> [MATERIAL]:

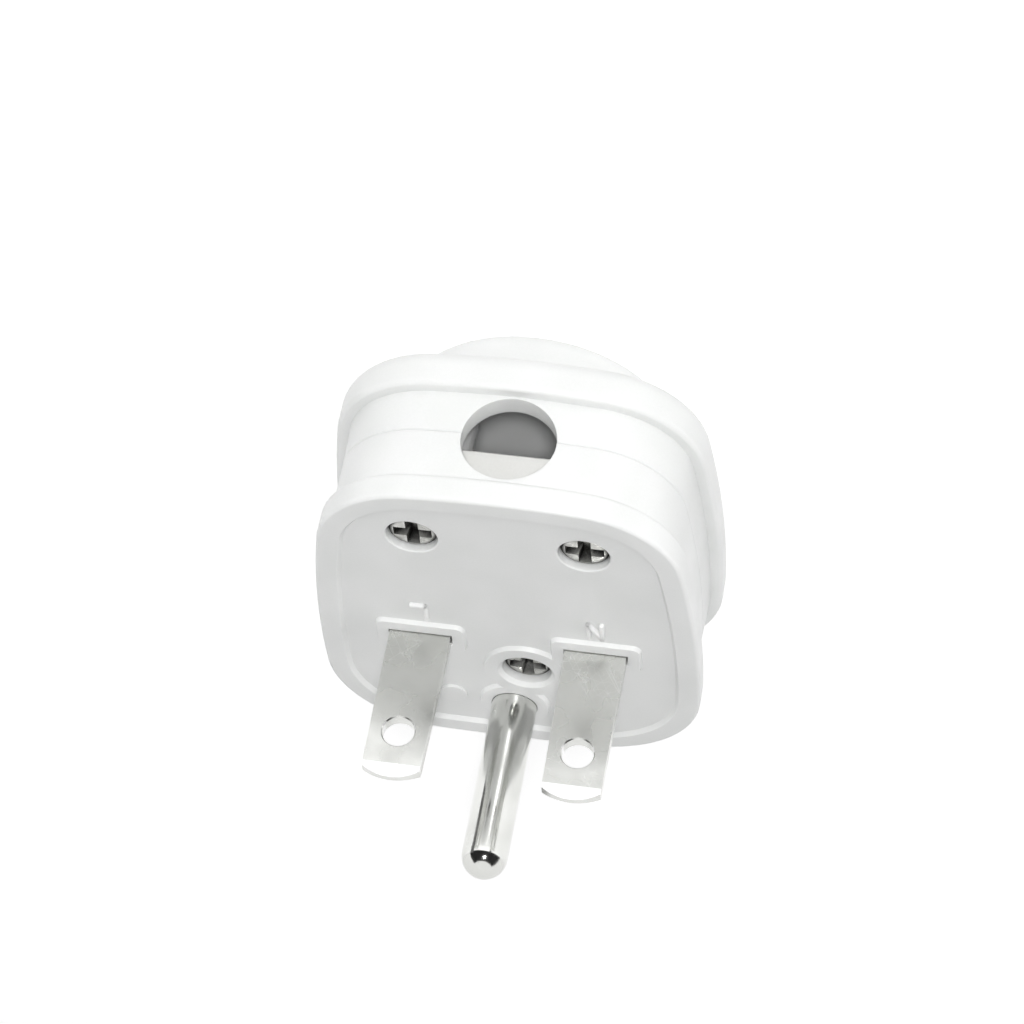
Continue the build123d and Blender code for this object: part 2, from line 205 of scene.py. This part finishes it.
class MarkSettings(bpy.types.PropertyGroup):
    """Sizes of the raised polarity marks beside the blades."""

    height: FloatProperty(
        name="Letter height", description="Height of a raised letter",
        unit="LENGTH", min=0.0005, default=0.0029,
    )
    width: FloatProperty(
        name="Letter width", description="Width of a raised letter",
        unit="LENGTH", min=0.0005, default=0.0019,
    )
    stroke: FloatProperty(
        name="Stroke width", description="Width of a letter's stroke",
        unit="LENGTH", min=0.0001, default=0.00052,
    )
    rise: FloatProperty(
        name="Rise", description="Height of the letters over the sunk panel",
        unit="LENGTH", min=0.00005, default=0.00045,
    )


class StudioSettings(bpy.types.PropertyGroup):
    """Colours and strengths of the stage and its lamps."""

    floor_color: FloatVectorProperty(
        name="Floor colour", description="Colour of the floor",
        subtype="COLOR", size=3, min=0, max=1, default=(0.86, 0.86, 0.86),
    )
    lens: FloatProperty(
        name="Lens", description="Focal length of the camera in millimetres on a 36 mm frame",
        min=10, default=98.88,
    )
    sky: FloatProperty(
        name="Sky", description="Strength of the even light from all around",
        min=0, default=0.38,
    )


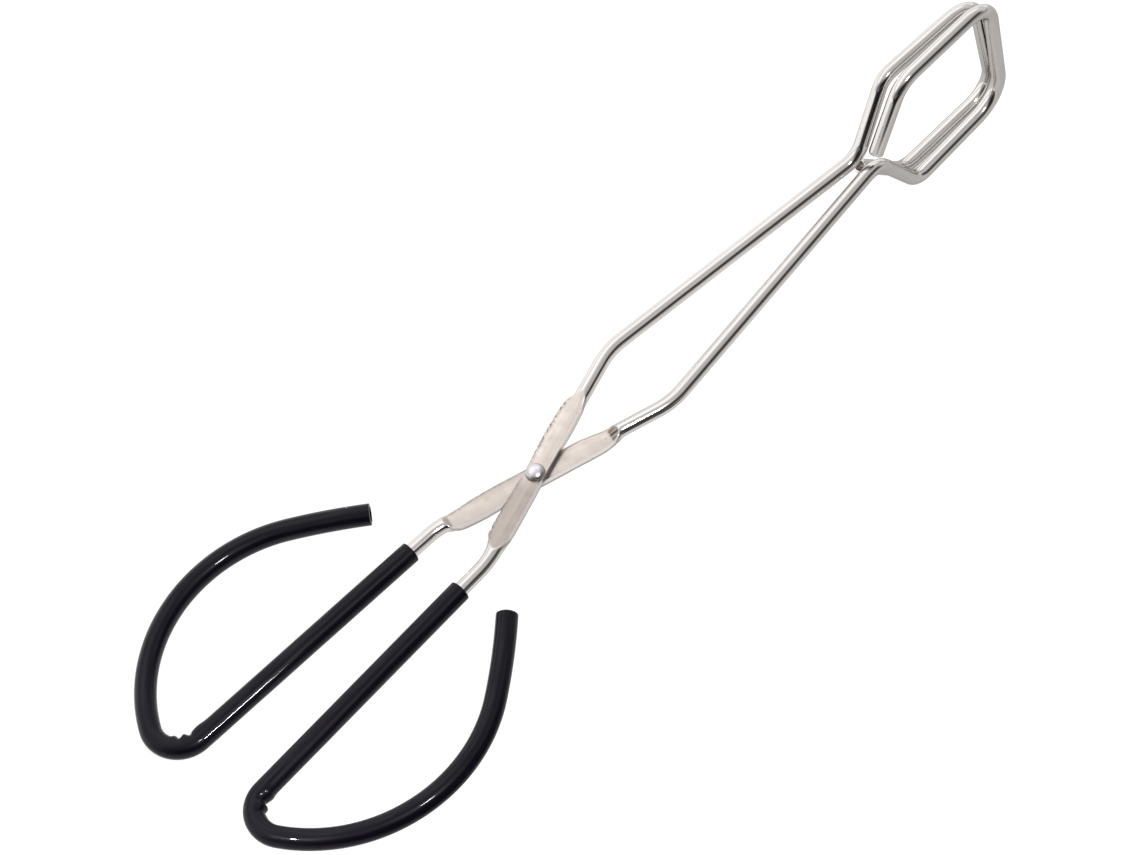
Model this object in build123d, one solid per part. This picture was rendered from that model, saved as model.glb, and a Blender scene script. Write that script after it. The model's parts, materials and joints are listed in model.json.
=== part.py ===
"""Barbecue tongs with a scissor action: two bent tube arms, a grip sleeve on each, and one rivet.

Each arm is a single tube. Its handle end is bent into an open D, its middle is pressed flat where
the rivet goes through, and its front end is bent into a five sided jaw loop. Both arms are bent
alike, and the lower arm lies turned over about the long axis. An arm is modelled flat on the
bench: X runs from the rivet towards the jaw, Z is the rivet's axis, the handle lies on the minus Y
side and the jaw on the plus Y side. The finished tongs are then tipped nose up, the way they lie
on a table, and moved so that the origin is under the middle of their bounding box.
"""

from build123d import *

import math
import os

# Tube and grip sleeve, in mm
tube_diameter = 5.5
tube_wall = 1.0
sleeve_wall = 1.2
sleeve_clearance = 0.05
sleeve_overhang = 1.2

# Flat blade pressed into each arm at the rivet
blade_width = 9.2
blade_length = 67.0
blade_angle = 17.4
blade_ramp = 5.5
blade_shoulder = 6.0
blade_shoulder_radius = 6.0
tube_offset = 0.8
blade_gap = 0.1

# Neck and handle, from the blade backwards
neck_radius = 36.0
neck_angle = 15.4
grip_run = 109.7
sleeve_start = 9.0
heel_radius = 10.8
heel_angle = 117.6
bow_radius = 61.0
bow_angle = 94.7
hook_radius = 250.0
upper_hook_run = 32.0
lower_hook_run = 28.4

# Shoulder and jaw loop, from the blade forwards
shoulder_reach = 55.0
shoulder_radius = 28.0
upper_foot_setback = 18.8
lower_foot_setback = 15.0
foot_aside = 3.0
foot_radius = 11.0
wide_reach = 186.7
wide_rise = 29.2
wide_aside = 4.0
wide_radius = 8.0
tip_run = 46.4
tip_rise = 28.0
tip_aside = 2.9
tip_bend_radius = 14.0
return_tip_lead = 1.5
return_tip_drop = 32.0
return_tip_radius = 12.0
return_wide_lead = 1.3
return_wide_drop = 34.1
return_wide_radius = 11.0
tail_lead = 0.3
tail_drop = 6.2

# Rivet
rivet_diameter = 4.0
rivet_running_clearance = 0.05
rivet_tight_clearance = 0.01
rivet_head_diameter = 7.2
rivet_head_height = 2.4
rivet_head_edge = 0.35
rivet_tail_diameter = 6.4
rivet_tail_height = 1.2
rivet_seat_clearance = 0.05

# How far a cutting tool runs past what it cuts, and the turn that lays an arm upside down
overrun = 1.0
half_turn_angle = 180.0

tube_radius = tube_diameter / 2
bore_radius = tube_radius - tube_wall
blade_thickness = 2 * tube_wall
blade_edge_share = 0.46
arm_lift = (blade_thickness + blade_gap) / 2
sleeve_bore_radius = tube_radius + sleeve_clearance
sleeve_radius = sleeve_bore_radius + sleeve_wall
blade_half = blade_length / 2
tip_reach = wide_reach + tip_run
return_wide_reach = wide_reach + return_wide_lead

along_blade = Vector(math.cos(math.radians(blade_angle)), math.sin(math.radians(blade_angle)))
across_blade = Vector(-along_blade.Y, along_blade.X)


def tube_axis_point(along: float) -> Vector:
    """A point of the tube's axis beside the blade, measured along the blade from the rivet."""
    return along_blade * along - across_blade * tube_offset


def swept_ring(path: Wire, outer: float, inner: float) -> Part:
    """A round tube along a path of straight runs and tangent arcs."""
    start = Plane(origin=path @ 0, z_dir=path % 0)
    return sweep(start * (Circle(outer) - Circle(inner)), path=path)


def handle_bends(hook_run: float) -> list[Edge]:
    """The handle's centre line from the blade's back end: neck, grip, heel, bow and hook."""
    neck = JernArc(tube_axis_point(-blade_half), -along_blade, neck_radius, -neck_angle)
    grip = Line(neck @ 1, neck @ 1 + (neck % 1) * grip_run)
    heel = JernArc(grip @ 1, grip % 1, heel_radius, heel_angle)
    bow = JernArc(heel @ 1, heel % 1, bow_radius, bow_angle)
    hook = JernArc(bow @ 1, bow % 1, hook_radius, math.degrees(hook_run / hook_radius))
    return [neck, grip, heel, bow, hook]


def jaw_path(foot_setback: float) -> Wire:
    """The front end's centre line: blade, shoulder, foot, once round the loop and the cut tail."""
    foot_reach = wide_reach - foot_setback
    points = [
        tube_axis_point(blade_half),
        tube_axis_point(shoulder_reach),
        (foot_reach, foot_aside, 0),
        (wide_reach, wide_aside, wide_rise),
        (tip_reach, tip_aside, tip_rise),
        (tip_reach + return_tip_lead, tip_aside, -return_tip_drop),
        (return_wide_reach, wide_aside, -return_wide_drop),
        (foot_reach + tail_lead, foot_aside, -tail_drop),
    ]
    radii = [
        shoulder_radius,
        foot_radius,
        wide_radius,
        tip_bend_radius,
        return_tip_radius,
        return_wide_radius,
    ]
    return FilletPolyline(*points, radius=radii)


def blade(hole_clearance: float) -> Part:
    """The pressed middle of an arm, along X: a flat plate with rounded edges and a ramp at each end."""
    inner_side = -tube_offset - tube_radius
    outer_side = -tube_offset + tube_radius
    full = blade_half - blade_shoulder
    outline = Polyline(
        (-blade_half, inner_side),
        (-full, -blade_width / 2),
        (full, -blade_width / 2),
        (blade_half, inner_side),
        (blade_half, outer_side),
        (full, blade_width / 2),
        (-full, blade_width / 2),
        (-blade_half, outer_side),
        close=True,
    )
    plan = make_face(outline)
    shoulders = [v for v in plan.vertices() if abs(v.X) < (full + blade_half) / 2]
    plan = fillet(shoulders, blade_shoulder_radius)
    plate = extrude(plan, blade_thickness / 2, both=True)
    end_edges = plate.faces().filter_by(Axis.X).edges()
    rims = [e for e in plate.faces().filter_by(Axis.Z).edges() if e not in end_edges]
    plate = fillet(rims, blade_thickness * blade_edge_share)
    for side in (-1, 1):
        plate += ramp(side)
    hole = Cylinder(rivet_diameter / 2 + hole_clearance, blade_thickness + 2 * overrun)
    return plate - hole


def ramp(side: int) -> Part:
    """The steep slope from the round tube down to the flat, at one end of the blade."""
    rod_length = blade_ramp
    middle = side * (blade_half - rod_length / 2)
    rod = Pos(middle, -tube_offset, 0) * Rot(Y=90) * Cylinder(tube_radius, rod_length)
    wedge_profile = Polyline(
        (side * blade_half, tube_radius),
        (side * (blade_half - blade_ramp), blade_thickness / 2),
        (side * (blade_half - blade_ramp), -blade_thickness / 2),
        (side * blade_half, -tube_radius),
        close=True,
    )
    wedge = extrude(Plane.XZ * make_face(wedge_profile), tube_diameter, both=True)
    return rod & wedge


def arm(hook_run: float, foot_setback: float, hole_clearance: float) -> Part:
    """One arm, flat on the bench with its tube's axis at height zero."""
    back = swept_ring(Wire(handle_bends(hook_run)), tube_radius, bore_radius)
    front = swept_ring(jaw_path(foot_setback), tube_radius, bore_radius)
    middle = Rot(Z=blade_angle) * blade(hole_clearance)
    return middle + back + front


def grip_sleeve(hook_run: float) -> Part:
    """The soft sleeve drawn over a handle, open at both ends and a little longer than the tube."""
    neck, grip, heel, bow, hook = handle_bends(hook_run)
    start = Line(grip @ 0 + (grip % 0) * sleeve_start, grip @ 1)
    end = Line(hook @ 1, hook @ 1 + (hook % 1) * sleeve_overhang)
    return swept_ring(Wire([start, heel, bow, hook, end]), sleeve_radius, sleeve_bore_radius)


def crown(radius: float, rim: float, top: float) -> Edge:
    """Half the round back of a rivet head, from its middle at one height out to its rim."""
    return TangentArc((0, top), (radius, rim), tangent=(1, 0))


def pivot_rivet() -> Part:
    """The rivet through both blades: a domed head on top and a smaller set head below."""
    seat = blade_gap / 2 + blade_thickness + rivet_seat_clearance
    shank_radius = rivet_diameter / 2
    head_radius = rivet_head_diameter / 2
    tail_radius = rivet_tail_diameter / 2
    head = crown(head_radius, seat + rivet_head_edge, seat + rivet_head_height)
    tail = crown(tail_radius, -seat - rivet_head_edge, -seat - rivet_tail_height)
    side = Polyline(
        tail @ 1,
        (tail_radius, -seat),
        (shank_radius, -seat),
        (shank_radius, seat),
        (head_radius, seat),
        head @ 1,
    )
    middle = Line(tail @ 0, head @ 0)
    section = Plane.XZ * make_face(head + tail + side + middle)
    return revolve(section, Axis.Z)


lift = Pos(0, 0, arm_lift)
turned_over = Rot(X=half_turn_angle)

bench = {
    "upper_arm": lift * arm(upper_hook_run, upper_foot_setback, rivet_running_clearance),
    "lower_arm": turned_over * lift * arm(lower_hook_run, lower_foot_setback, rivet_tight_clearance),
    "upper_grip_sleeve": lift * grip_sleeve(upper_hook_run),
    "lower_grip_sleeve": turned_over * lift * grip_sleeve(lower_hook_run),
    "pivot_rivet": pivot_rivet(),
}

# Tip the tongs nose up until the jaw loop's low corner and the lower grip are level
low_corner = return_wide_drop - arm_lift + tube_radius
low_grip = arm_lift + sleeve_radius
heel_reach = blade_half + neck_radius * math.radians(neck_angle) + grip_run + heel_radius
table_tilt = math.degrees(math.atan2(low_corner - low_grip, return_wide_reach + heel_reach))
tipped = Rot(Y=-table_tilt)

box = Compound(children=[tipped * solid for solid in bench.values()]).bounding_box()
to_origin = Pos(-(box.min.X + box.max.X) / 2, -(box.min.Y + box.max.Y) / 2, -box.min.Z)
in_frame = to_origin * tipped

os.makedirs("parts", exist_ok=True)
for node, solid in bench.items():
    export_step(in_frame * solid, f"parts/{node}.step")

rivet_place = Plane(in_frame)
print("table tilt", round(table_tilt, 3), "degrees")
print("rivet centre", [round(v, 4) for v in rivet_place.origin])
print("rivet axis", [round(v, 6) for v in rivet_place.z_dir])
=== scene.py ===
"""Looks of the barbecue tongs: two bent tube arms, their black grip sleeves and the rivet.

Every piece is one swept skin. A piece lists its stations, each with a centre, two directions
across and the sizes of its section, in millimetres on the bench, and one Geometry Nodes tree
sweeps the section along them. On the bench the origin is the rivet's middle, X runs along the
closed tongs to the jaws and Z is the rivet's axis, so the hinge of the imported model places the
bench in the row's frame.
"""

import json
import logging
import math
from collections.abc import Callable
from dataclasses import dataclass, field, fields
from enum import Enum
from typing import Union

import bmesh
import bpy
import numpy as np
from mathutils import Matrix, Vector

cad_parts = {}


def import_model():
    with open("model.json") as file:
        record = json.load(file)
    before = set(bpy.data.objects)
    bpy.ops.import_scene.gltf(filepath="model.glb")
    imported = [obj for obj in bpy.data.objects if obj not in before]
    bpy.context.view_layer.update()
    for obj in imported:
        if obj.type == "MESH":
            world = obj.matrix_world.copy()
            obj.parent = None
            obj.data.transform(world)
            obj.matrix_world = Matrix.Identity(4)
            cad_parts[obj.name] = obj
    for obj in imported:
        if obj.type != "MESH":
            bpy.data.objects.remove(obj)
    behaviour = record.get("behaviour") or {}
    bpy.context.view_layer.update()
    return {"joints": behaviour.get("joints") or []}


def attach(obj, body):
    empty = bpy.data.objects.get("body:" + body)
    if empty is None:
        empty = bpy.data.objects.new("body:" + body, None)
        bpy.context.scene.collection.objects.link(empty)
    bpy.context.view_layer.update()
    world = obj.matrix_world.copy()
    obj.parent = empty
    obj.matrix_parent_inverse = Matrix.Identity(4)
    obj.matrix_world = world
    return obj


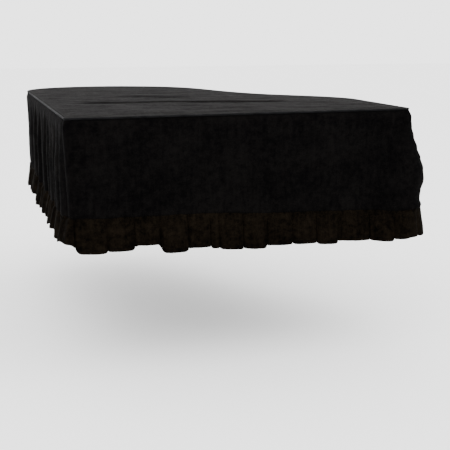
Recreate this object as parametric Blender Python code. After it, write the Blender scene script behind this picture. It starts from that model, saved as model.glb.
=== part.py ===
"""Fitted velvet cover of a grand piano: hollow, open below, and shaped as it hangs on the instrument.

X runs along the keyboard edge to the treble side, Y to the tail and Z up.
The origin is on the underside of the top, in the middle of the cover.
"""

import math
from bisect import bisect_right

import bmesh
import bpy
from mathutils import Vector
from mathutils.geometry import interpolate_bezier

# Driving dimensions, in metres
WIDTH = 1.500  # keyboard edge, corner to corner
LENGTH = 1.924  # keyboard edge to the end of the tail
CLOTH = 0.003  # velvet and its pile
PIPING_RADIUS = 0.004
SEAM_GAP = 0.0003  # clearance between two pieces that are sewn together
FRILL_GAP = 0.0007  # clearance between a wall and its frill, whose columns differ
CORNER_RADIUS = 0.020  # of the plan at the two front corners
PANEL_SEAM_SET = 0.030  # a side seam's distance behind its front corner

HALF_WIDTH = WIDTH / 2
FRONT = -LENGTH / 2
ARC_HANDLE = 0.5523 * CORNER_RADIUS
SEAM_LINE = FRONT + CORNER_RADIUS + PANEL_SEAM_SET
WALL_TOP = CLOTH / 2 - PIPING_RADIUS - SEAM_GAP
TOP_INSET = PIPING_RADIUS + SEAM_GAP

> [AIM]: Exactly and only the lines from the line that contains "for node, solid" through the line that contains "record = json.load(file)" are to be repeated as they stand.

> [EXERCISE OUTPUT]:
for node, solid in bench.items():
    export_step(in_frame * solid, f"parts/{node}.step")

rivet_place = Plane(in_frame)
print("table tilt", round(table_tilt, 3), "degrees")
print("rivet centre", [round(v, 4) for v in rivet_place.origin])
print("rivet axis", [round(v, 6) for v in rivet_place.z_dir])
=== scene.py ===
"""Looks of the barbecue tongs: two bent tube arms, their black grip sleeves and the rivet.

Every piece is one swept skin. A piece lists its stations, each with a centre, two directions
across and the sizes of its section, in millimetres on the bench, and one Geometry Nodes tree
sweeps the section along them. On the bench the origin is the rivet's middle, X runs along the
closed tongs to the jaws and Z is the rivet's axis, so the hinge of the imported model places the
bench in the row's frame.
"""

import json
import logging
import math
from collections.abc import Callable
from dataclasses import dataclass, field, fields
from enum import Enum
from typing import Union

import bmesh
import bpy
import numpy as np
from mathutils import Matrix, Vector

cad_parts = {}


def import_model():
    with open("model.json") as file:
        record = json.load(file)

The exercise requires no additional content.